▼

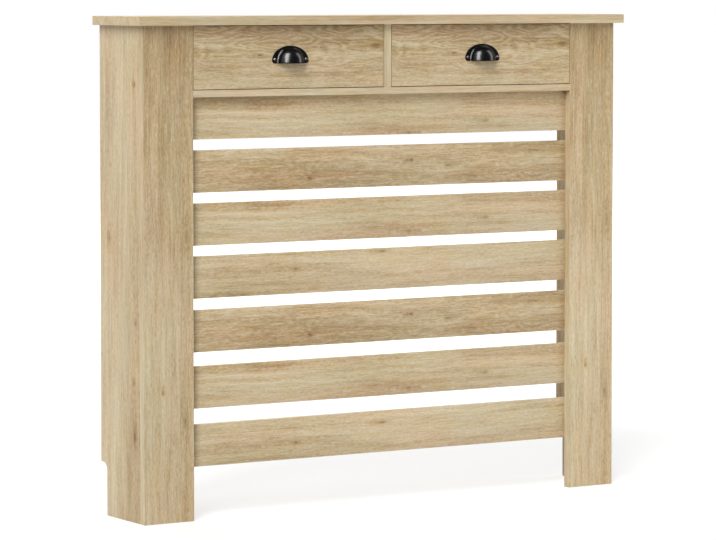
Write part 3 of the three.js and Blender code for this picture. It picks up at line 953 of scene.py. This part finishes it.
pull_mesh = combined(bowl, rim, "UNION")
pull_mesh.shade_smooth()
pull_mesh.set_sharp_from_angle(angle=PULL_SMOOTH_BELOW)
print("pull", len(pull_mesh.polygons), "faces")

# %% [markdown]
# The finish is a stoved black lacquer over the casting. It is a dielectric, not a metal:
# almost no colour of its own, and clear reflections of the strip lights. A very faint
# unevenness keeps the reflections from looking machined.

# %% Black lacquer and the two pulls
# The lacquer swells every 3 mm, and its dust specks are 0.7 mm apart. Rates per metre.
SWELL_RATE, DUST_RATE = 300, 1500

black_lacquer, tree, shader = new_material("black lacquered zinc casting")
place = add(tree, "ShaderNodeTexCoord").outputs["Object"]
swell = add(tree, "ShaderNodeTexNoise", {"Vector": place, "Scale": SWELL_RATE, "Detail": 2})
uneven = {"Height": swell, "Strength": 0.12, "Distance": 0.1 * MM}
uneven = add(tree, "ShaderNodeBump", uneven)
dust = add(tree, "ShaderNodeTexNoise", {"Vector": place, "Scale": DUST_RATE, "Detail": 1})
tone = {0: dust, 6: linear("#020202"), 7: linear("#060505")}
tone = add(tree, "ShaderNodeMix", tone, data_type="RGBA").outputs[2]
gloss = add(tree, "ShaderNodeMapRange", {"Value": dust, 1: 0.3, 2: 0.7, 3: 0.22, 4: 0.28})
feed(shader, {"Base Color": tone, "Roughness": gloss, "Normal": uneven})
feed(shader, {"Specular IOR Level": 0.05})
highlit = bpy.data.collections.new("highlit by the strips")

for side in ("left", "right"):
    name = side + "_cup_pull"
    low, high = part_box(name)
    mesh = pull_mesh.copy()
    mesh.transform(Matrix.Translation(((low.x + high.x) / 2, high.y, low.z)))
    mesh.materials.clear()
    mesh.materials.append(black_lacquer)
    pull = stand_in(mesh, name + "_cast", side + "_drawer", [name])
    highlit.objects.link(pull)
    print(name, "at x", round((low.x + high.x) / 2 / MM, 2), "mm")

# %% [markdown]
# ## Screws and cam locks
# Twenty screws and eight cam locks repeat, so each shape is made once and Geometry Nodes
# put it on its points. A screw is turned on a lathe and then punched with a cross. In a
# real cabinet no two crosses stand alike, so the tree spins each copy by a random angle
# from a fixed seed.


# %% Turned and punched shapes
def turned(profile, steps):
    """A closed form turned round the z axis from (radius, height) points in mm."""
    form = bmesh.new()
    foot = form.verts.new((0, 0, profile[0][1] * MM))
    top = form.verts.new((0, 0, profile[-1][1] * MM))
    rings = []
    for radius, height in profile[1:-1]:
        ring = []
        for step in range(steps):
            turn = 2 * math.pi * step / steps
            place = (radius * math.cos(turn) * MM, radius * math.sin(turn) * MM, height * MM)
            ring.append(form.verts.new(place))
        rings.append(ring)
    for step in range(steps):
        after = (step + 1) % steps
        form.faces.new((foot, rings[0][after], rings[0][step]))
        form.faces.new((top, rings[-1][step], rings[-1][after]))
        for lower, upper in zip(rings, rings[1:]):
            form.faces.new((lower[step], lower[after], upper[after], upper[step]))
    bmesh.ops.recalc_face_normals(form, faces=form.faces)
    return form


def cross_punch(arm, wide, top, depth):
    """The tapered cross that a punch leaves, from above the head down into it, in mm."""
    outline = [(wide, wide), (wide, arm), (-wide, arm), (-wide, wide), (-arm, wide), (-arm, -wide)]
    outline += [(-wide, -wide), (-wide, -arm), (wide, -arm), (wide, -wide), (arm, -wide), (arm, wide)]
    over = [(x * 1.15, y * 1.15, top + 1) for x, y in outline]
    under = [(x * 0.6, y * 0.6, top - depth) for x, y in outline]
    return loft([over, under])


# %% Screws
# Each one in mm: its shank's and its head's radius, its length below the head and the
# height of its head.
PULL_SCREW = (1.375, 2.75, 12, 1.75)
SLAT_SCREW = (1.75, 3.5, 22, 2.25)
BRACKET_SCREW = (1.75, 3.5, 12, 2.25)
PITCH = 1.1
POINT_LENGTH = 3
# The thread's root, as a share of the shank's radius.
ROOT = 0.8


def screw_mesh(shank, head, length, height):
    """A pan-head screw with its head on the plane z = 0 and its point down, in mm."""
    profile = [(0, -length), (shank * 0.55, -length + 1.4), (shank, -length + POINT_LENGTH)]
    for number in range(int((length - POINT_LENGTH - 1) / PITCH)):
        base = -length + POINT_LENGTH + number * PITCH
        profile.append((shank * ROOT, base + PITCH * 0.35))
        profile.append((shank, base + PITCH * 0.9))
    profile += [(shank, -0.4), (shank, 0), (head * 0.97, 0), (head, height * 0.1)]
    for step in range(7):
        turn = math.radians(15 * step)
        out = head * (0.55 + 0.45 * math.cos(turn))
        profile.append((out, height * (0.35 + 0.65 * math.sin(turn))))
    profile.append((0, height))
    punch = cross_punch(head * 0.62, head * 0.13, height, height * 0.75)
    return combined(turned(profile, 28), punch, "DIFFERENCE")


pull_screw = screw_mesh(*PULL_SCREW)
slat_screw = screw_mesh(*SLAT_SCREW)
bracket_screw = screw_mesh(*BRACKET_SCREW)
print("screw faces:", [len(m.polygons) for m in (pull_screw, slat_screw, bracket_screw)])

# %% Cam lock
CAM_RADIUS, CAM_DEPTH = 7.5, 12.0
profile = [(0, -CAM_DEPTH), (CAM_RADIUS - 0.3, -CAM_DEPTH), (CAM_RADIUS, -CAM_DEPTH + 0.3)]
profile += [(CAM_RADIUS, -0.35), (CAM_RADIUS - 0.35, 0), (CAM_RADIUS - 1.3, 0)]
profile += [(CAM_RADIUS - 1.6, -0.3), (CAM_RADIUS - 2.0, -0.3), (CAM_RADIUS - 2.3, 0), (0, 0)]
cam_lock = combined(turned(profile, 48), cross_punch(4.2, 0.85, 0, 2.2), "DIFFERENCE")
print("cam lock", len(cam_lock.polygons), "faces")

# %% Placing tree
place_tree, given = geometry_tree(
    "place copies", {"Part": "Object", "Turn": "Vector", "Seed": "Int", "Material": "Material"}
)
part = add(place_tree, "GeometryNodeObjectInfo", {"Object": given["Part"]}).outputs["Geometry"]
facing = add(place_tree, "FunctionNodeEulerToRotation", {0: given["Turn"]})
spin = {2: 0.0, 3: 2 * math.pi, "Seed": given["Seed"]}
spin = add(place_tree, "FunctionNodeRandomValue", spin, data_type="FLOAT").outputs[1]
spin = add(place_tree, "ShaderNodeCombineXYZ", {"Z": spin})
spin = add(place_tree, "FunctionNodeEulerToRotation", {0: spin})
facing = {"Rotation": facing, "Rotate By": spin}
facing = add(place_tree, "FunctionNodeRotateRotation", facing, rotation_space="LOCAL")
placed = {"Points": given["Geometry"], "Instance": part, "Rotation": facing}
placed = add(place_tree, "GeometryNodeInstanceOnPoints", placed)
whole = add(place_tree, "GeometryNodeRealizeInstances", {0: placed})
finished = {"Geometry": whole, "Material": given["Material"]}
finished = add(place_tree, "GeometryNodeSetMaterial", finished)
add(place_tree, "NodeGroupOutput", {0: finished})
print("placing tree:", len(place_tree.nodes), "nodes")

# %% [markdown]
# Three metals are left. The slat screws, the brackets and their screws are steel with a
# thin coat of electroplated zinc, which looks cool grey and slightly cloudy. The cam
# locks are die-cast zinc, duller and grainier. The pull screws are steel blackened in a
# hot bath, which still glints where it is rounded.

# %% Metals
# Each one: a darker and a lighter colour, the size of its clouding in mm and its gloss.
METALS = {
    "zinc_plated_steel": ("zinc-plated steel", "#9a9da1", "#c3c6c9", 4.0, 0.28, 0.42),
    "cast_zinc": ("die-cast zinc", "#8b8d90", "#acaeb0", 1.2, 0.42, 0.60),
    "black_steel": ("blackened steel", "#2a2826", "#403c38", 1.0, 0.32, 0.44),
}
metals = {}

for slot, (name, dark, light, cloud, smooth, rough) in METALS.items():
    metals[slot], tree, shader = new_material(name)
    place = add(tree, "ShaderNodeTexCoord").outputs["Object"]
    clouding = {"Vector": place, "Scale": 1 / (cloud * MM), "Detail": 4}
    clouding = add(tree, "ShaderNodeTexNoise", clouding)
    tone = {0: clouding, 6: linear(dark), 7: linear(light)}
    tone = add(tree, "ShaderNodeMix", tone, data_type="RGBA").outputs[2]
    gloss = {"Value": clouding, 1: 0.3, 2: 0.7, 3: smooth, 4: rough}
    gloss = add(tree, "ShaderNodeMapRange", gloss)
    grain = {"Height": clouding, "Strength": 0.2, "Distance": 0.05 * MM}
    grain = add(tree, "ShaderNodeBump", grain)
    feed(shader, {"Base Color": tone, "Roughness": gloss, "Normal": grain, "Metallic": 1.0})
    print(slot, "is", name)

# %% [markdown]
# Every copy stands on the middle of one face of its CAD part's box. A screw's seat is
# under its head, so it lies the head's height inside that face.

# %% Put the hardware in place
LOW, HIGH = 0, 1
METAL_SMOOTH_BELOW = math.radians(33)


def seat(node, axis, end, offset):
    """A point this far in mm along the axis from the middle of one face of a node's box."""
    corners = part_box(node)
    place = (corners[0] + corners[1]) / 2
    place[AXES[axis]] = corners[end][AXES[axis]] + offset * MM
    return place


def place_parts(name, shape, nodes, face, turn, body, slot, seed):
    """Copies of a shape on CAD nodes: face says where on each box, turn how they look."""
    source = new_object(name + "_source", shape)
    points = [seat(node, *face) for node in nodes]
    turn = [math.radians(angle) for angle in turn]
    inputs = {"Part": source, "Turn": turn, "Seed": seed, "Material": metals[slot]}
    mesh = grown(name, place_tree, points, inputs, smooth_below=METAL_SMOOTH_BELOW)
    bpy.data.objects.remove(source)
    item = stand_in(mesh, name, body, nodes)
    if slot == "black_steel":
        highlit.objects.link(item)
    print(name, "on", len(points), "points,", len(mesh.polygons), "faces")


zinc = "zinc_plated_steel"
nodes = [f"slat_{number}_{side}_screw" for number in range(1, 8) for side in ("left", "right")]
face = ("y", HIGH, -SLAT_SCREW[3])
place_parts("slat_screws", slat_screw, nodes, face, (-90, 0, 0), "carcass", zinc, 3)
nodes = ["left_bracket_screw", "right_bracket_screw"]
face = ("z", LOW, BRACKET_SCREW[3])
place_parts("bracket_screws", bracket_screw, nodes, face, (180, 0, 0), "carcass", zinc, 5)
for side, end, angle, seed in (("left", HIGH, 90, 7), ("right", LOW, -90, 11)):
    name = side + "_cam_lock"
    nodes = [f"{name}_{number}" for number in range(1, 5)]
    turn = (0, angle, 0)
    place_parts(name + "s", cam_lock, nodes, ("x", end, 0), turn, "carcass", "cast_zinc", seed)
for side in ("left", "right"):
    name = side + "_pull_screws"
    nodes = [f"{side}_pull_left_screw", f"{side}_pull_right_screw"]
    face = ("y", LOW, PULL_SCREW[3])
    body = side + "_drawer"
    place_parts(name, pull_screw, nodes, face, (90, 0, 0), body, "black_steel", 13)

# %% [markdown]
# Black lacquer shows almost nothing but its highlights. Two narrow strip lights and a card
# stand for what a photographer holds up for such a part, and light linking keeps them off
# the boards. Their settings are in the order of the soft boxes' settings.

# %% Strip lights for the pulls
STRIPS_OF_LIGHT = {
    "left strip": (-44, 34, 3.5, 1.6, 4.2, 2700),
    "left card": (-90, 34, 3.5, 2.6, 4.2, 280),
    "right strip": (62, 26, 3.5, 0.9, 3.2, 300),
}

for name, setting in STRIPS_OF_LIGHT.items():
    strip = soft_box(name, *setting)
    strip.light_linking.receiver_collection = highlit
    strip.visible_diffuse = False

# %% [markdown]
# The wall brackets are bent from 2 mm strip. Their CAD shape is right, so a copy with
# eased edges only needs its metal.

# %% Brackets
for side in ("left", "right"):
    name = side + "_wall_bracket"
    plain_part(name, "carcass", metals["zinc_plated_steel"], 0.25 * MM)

▲

Your answer should be exactly the lines of the data above, from the first through the line containing "SWELL_RATE, DUST_RATE = 300, 1500".

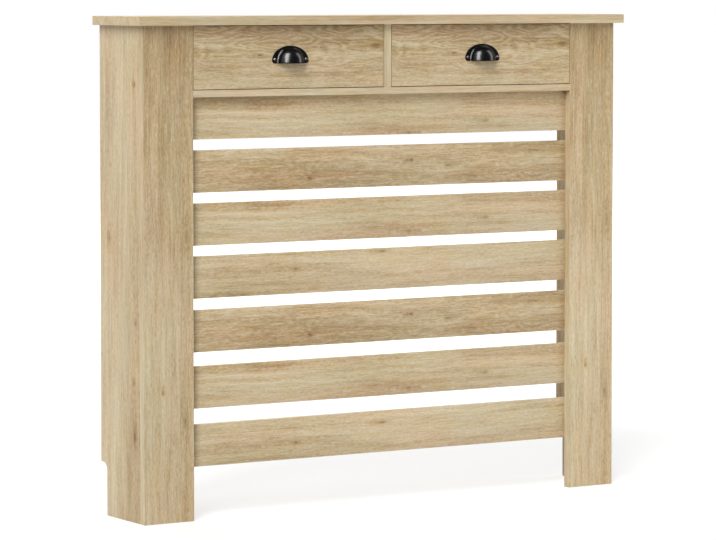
Write part 3 of the three.js and Blender code for this picture. It picks up at line 953 of scene.py. This part finishes it.
pull_mesh = combined(bowl, rim, "UNION")
pull_mesh.shade_smooth()
pull_mesh.set_sharp_from_angle(angle=PULL_SMOOTH_BELOW)
print("pull", len(pull_mesh.polygons), "faces")

# %% [markdown]
# The finish is a stoved black lacquer over the casting. It is a dielectric, not a metal:
# almost no colour of its own, and clear reflections of the strip lights. A very faint
# unevenness keeps the reflections from looking machined.

# %% Black lacquer and the two pulls
# The lacquer swells every 3 mm, and its dust specks are 0.7 mm apart. Rates per metre.
SWELL_RATE, DUST_RATE = 300, 1500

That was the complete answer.